All of us know what it means to have experiences of illumination and insight.  We have had those experiences when even for a moment, vision cleared, doubt and cynicism fled, and faith seemed the most real and reasonable thing in all the world.

            We all have those days when we need to remember the mountaintop moments of life.  Pessimism seems to be the prevailing mood of the time.  There is a general distrust of the political system.  There is doubt and uneasiness concerning the economy.  There is growing skepticism concerning the ability of society to correct its course and to solve its problems.

            Such times underline the deep need to remember our better days.  And by that I do not mean simply happier times, but mountaintop moments when great things seemed great, and life was filled with hope, and we were at our best.

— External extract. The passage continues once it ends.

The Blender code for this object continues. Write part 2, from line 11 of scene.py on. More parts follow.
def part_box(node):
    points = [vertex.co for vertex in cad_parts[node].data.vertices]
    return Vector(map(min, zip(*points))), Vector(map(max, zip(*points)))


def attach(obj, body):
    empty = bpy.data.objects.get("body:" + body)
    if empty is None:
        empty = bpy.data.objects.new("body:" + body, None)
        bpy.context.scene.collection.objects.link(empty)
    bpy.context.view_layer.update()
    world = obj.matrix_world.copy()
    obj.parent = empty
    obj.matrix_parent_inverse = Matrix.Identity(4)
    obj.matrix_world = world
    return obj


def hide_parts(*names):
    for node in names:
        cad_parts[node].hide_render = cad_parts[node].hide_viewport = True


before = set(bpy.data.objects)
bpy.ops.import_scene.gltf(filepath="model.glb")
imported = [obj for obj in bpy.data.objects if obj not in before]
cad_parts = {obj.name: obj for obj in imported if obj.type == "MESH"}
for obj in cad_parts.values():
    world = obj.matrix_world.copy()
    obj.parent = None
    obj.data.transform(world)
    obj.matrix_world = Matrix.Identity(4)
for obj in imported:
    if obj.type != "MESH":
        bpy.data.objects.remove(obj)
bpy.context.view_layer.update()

            We all have our good days and our bad days.  That is an inevitable part of living.  But the very important question becomes – which do we consider more valid?  On which days do we base the meaning of our lives – our mountaintop moments or our days of despair?  The plain truth is that both are real – the high and the low, the good and the bad; but we must identify ourselves with one or the other.  The art of living well lies in identifying with best moments, with our highest hopes, and becoming what those moments and those hopes imply.

            I, for one, refuse to believe that clouds have more validity than sunlight, that despair and fear are more authentic than hope.  In our finest moments, we believe in the finest things.  We have had those occasions when life came into focus and the best things seemed real.  So why is it not the very essence of wisdom to believe in those mountaintop moments and base our lives upon them?

            We ask too much of life if we expect to avoid days of discouragement.  We are all going to have them.  The question is not whether they come but how we deal with them when they come.  We need not be at their mercy.  When they come, we can remember, and continue to believe in, and base our lives upon the mountaintop moments.  They are just as real as the days of despair.

             Yet, we also need to remember that it is often the bad times that bring out the best in all of us.  Again and again in history, mountaintop moments have arisen from days of despair.

            Jesus, Himself, discovered the truth of that.  He, too, had days of discouragement.  But those days did not defeat Him.  I am sure that in those times He reached back and remembered His mountaintop moments. 

            To follow Jesus does not mean the end of the bad times, but it means to believe in our mountaintop moments even in days of fear and despair, and to live our lives accordingly.